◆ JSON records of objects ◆

**********

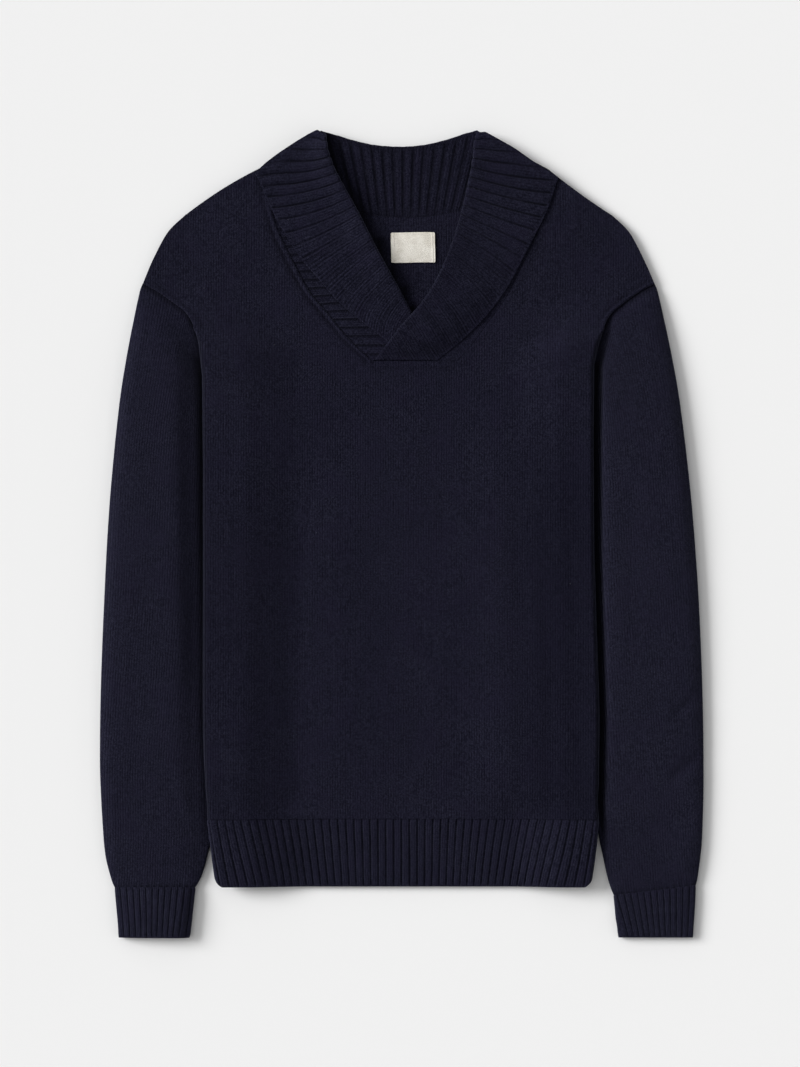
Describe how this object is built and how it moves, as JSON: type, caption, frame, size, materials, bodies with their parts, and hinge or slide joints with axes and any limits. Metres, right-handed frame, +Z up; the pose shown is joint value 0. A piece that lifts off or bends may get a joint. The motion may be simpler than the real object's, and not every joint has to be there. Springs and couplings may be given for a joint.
{
  "type": "shawl collar sweater",
  "caption": "Navy knit pullover laid flat, front up: ribbed shawl collar crossed right over left at a V neck, dropped shoulders, long sleeves and ribbed cuffs and hem, sides folded under.",
  "frame": {"origin": "the middle of the rectangle that the laid sweater covers, on the surface that it lies on", "axes": "+Y from the hem towards the collar, +Z up from the surface, out of the front of the sweater, +X to the viewer's right"},
  "size_m": [0.573, 0.7668, 0.0161],
  "materials": {
    "navy_jersey": "plain knit wool blend, soft and slightly fuzzy",
    "navy_rib": "ribbed knit wool blend, soft and slightly fuzzy",
    "cream_label": "fine woven ribbon, matt"
  },
  "bodies": {
    "root": {"front_panel": "navy_jersey", "back_panel": "navy_jersey", "sleeve_left": "navy_jersey", "sleeve_right": "navy_jersey", "hem_front": "navy_rib", "hem_back": "navy_rib", "cuff_left": "navy_rib", "cuff_right": "navy_rib", "collar_left": "navy_rib", "collar_right": "navy_rib", "collar_back": "navy_rib", "label": "cream_label"}
  },
  "joints": []
}
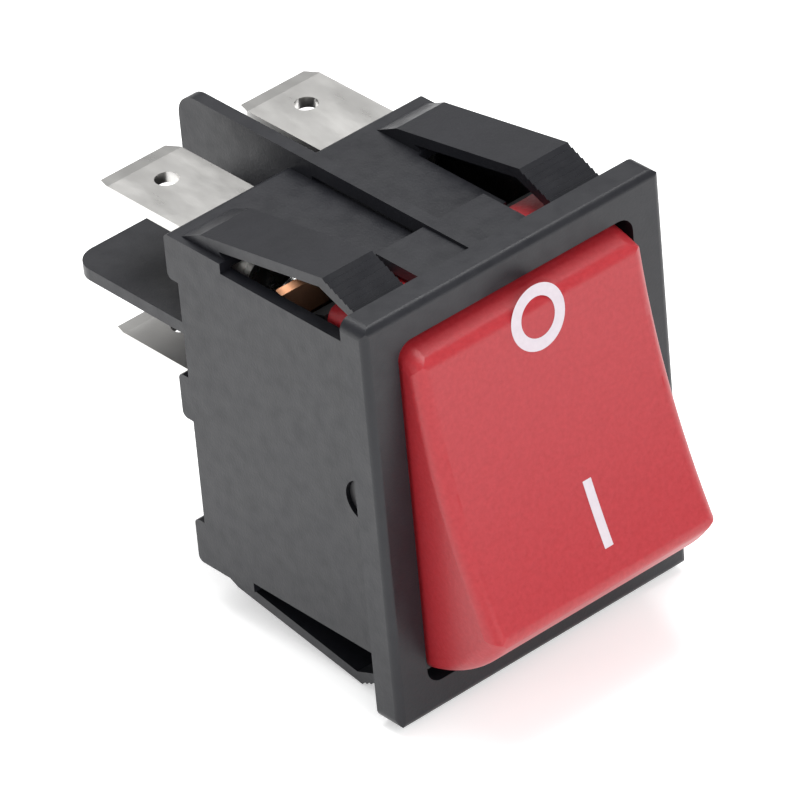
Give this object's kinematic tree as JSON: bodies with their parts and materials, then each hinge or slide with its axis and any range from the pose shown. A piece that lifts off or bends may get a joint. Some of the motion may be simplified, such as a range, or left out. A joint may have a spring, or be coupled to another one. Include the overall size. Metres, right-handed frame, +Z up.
{
  "type": "panel rocker switch",
  "caption": "Illuminated snap-in panel rocker switch: square-shouldered bezel, hollow-faced tilting lens, see-saw contacts, serrated clips and blade tabs.",
  "frame": {"origin": "centre of the panel cut-out, on the bezel's rear face", "axes": "+X to the right seen from the front, +Y from the front into the panel, +Z up (the O end of the rocker is up)"},
  "size_m": [0.0252, 0.0387, 0.0314],
  "materials": {
    "housing": "fine satin moulding",
    "lens": "translucent red, finely grained",
    "diffuser": "milky",
    "carrier": "satin moulding",
    "lamp_glass": "clear",
    "lead_wire": "tinned",
    "resistor_body": "lacquered",
    "plunger_brass": "turned",
    "spring_steel": "drawn wire",
    "lever_copper": "stamped strip",
    "contact_silver": "fine silver",
    "tab_tin": "bright tinned"
  },
  "bodies": {
    "housing_body": {"housing": "housing", "common_terminal_left": "tab_tin", "common_terminal_right": "tab_tin", "switched_terminal_left": "tab_tin", "switched_terminal_right": "tab_tin", "fixed_contact_left": "contact_silver", "fixed_contact_right": "contact_silver"},
    "rocker_body": {"rocker_lens": "lens", "light_diffuser": "diffuser", "rocker_carrier": "carrier", "neon_glass": "lamp_glass", "neon_electrode_left": "lead_wire", "neon_electrode_right": "lead_wire", "resistor": "resistor_body", "resistor_lead_inner": "lead_wire", "resistor_lead_outer": "lead_wire", "plunger_spring_left": "spring_steel", "plunger_spring_right": "spring_steel"},
    "lever_left_body": {"contact_lever_left": "lever_copper", "lever_contact_left": "contact_silver"},
    "lever_right_body": {"contact_lever_right": "lever_copper", "lever_contact_right": "contact_silver"},
    "plunger_left_body": {"plunger_left": "plunger_brass"},
    "plunger_right_body": {"plunger_right": "plunger_brass"}
  },
  "joints": [
    {"name": "rocker_tilt", "type": "hinge", "parent": "housing_body", "child": "rocker_body", "pos_m": [0, 0.00155, 0], "axis": [1, 0, 0], "range_deg": [0, 32]},
    {"name": "lever_left_tilt", "type": "hinge", "parent": "housing_body", "child": "lever_left_body", "pos_m": [-0.006, 0.01295, 0.00035], "axis": [1, 0, 0], "range_deg": [-18, 0]},
    {"name": "lever_right_tilt", "type": "hinge", "parent": "housing_body", "child": "lever_right_body", "pos_m": [0.006, 0.01295, 0.00035], "axis": [1, 0, 0], "range_deg": [-18, 0]},
    {"name": "plunger_left_slide", "type": "slide", "parent": "rocker_body", "child": "plunger_left_body", "axis": [0, -0.9613, 0.2756], "range_m": [0, 0.001], "stiffness_N_per_m": 400, "springref_m": -0.003, "deforming": ["plunger_spring_left"]},
    {"name": "plunger_right_slide", "type": "slide", "parent": "rocker_body", "child": "plunger_right_body", "axis": [0, -0.9613, 0.2756], "range_m": [0, 0.001], "stiffness_N_per_m": 400, "springref_m": -0.003, "deforming": ["plunger_spring_right"]}
  ],
  "couplings": [
    {"joint": "lever_left_tilt", "follows": "rocker_tilt", "ratio": -0.5625},
    {"joint": "lever_right_tilt", "follows": "rocker_tilt", "ratio": -0.5625}
  ]
}
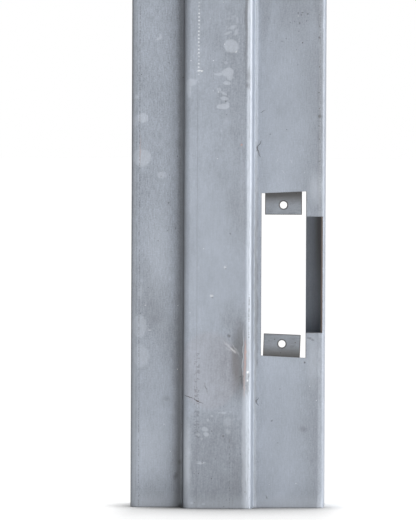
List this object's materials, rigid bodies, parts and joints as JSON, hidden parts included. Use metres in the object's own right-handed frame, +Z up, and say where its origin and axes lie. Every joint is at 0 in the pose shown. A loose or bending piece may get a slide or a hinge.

**********

◆ The problem ◆
Copy every record exactly, with nothing added or dropped.

◆ Answer ◆
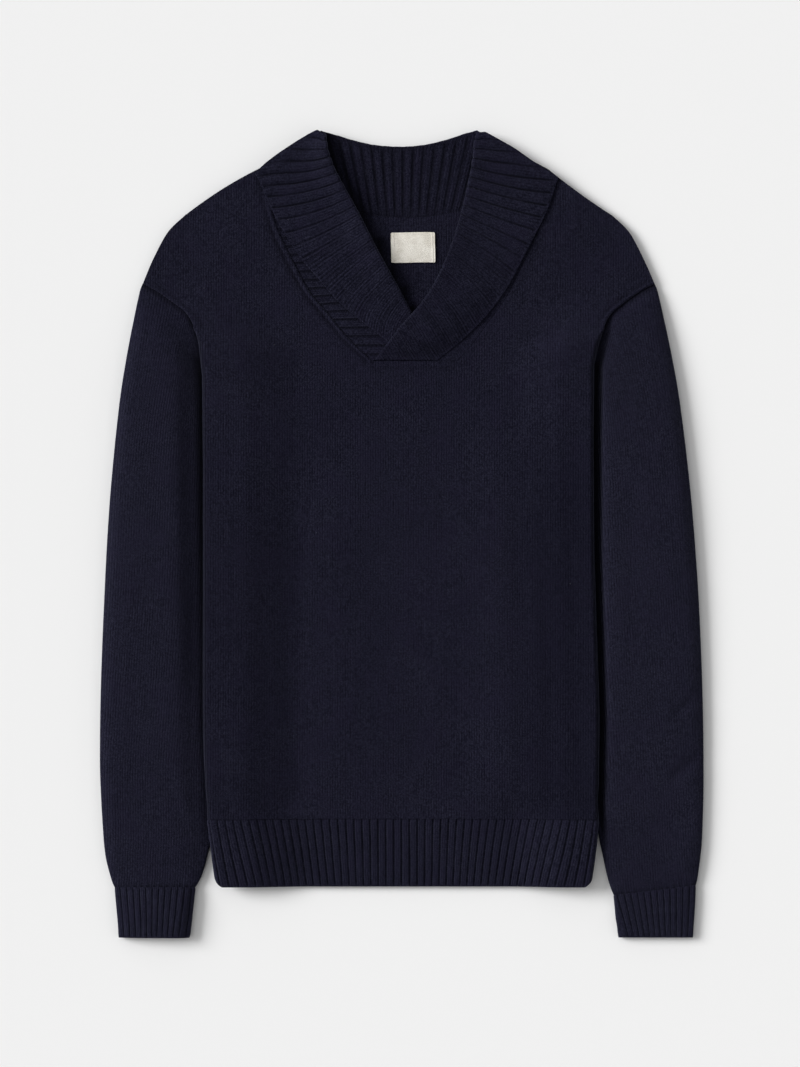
Describe how this object is built and how it moves, as JSON: type, caption, frame, size, materials, bodies with their parts, and hinge or slide joints with axes and any limits. Metres, right-handed frame, +Z up; the pose shown is joint value 0. A piece that lifts off or bends may get a joint. The motion may be simpler than the real object's, and not every joint has to be there. Springs and couplings may be given for a joint.
{
  "type": "shawl collar sweater",
  "caption": "Navy knit pullover laid flat, front up: ribbed shawl collar crossed right over left at a V neck, dropped shoulders, long sleeves and ribbed cuffs and hem, sides folded under.",
  "frame": {"origin": "the middle of the rectangle that the laid sweater covers, on the surface that it lies on", "axes": "+Y from the hem towards the collar, +Z up from the surface, out of the front of the sweater, +X to the viewer's right"},
  "size_m": [0.573, 0.7668, 0.0161],
  "materials": {
    "navy_jersey": "plain knit wool blend, soft and slightly fuzzy",
    "navy_rib": "ribbed knit wool blend, soft and slightly fuzzy",
    "cream_label": "fine woven ribbon, matt"
  },
  "bodies": {
    "root": {"front_panel": "navy_jersey", "back_panel": "navy_jersey", "sleeve_left": "navy_jersey", "sleeve_right": "navy_jersey", "hem_front": "navy_rib", "hem_back": "navy_rib", "cuff_left": "navy_rib", "cuff_right": "navy_rib", "collar_left": "navy_rib", "collar_right": "navy_rib", "collar_back": "navy_rib", "label": "cream_label"}
  },
  "joints": []
}
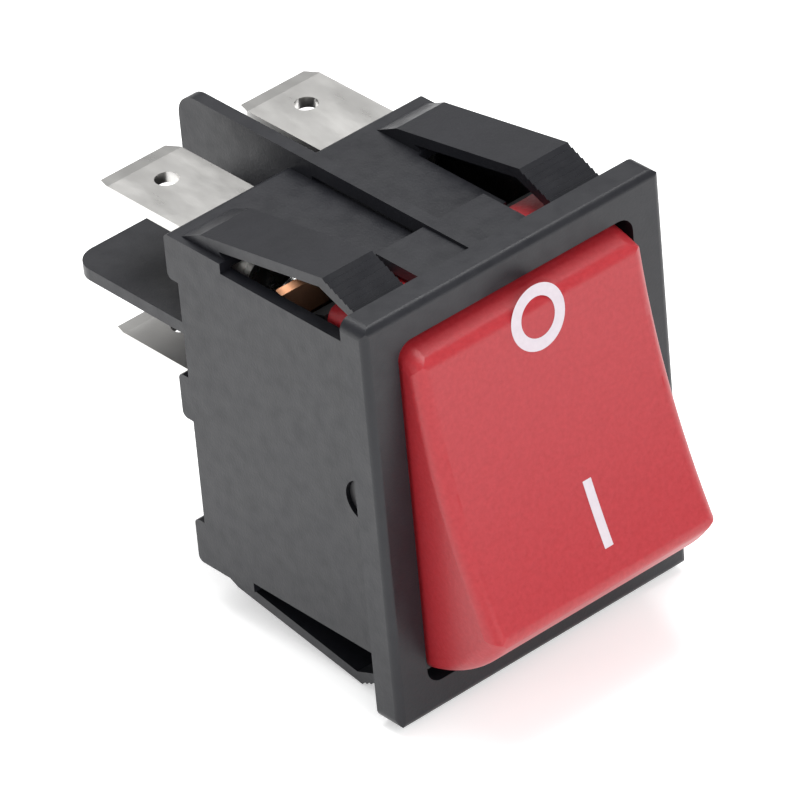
Give this object's kinematic tree as JSON: bodies with their parts and materials, then each hinge or slide with its axis and any range from the pose shown. A piece that lifts off or bends may get a joint. Some of the motion may be simplified, such as a range, or left out. A joint may have a spring, or be coupled to another one. Include the overall size. Metres, right-handed frame, +Z up.
{
  "type": "panel rocker switch",
  "caption": "Illuminated snap-in panel rocker switch: square-shouldered bezel, hollow-faced tilting lens, see-saw contacts, serrated clips and blade tabs.",
  "frame": {"origin": "centre of the panel cut-out, on the bezel's rear face", "axes": "+X to the right seen from the front, +Y from the front into the panel, +Z up (the O end of the rocker is up)"},
  "size_m": [0.0252, 0.0387, 0.0314],
  "materials": {
    "housing": "fine satin moulding",
    "lens": "translucent red, finely grained",
    "diffuser": "milky",
    "carrier": "satin moulding",
    "lamp_glass": "clear",
    "lead_wire": "tinned",
    "resistor_body": "lacquered",
    "plunger_brass": "turned",
    "spring_steel": "drawn wire",
    "lever_copper": "stamped strip",
    "contact_silver": "fine silver",
    "tab_tin": "bright tinned"
  },
  "bodies": {
    "housing_body": {"housing": "housing", "common_terminal_left": "tab_tin", "common_terminal_right": "tab_tin", "switched_terminal_left": "tab_tin", "switched_terminal_right": "tab_tin", "fixed_contact_left": "contact_silver", "fixed_contact_right": "contact_silver"},
    "rocker_body": {"rocker_lens": "lens", "light_diffuser": "diffuser", "rocker_carrier": "carrier", "neon_glass": "lamp_glass", "neon_electrode_left": "lead_wire", "neon_electrode_right": "lead_wire", "resistor": "resistor_body", "resistor_lead_inner": "lead_wire", "resistor_lead_outer": "lead_wire", "plunger_spring_left": "spring_steel", "plunger_spring_right": "spring_steel"},
    "lever_left_body": {"contact_lever_left": "lever_copper", "lever_contact_left": "contact_silver"},
    "lever_right_body": {"contact_lever_right": "lever_copper", "lever_contact_right": "contact_silver"},
    "plunger_left_body": {"plunger_left": "plunger_brass"},
    "plunger_right_body": {"plunger_right": "plunger_brass"}
  },
  "joints": [
    {"name": "rocker_tilt", "type": "hinge", "parent": "housing_body", "child": "rocker_body", "pos_m": [0, 0.00155, 0], "axis": [1, 0, 0], "range_deg": [0, 32]},
    {"name": "lever_left_tilt", "type": "hinge", "parent": "housing_body", "child": "lever_left_body", "pos_m": [-0.006, 0.01295, 0.00035], "axis": [1, 0, 0], "range_deg": [-18, 0]},
    {"name": "lever_right_tilt", "type": "hinge", "parent": "housing_body", "child": "lever_right_body", "pos_m": [0.006, 0.01295, 0.00035], "axis": [1, 0, 0], "range_deg": [-18, 0]},
    {"name": "plunger_left_slide", "type": "slide", "parent": "rocker_body", "child": "plunger_left_body", "axis": [0, -0.9613, 0.2756], "range_m": [0, 0.001], "stiffness_N_per_m": 400, "springref_m": -0.003, "deforming": ["plunger_spring_left"]},
    {"name": "plunger_right_slide", "type": "slide", "parent": "rocker_body", "child": "plunger_right_body", "axis": [0, -0.9613, 0.2756], "range_m": [0, 0.001], "stiffness_N_per_m": 400, "springref_m": -0.003, "deforming": ["plunger_spring_right"]}
  ],
  "couplings": [
    {"joint": "lever_left_tilt", "follows": "rocker_tilt", "ratio": -0.5625},
    {"joint": "lever_right_tilt", "follows": "rocker_tilt", "ratio": -0.5625}
  ]
}
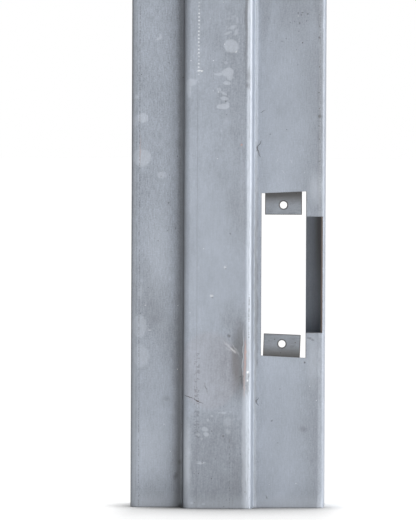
List this object's materials, rigid bodies, parts and joints as JSON, hidden parts included. Use metres in the object's own right-handed frame, +Z up, and say where its origin and axes lie. Every joint is at 0 in the pose shown. A loose or bending piece may get a slide or a hinge.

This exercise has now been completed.